#Should Blockchain Developers Be Seen as Banks?
The US House of Representatives has clarified how it views blockchain protocol developers. The Digital Asset Market Clarity Act of 2025, known as the CLARITY Act, passed on July 17, 2025 with a decisive bipartisan vote. Its provisions aim to separate the responsibilities of developers who create blockchain technologies from those of banks and traditional financial institutions.
#What Are the Key Provisions of Section 604?
Section 604 of the Act offers a straightforward definition: if you develop open-source blockchain software, operate a node, or validate transactions without taking custody of customer funds, you will not fall under the definition of a money transmitter according to federal law.

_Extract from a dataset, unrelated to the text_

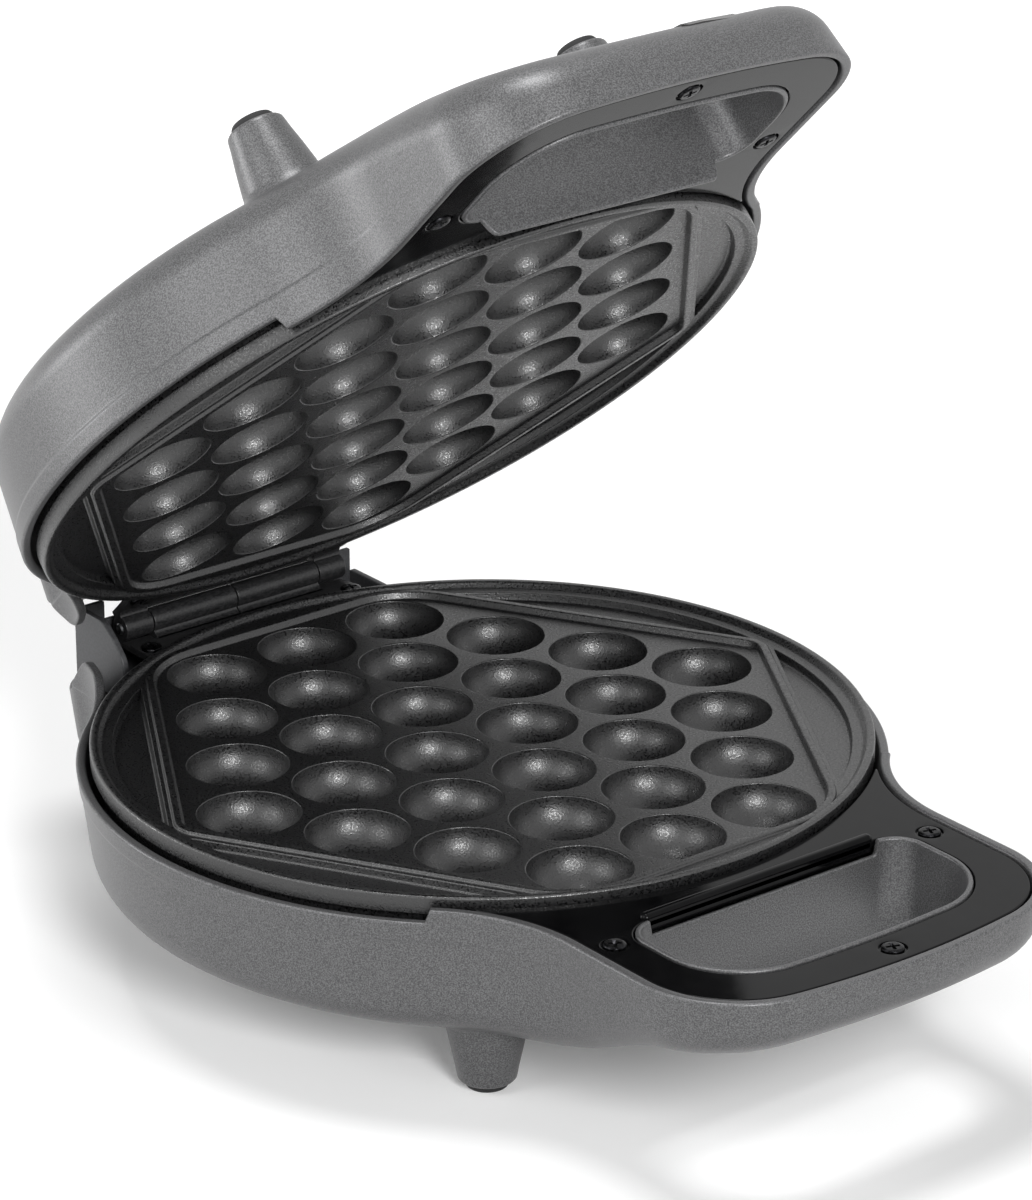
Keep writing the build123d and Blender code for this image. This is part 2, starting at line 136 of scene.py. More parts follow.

This distinction is crucial. Historically, the term “money transmission” has been interpreted ambiguously, allowing regulators to potentially penalize developers for their contributions to the blockchain space. With Section 604, there is a clear delineation between custodial and non-custodial activities, providing much-needed certainty for developers and infrastructure providers.
#Why Has This Been a Concern for Developers?
For years, developers have been anxious about the potential for federal agencies to classify their contributions as unlicensed money transmission. The introduction of Rep. Emmer’s Blockchain Regulatory Certainty Act aimed to mitigate these concerns, but it struggled to gain traction on its own. Integrating it into the CLARITY Act allows these protections to benefit from the larger legislative framework addressing various aspects of market structure.
Industry advocates, including both Coin Center and the Blockchain Association, support these developer protections. They emphasize that it is possible to safeguard consumer interests and regulate custodial entities without equating every blockchain developer with a bank.
#What Challenges Remain in the Senate?
While the House vote is significant, the CLARITY Act faces hurdles in the Senate. Despite the impressive bipartisan support it received, the bill has stalled multiple times. This suggests that while there is support, there remain unresolved objections that need addressing before it can proceed.
#What Are the Impacts for the Blockchain Industry?
If Section 604 becomes law, it will provide one of the clearest regulatory safe harbors the industry has seen. Contributors to open-source projects, node operators, and validators will gain explicit protections under federal law. This means they will no longer need to rely solely on favorable enforcement practices, which often vary.
For decentralized finance applications, the implications are substantial. Protocols functioning without custodial entities, such as automated market makers or lending platforms governed by smart contracts, would gain a better legal framework, differentiating them from centralized exchanges that do manage customer funds.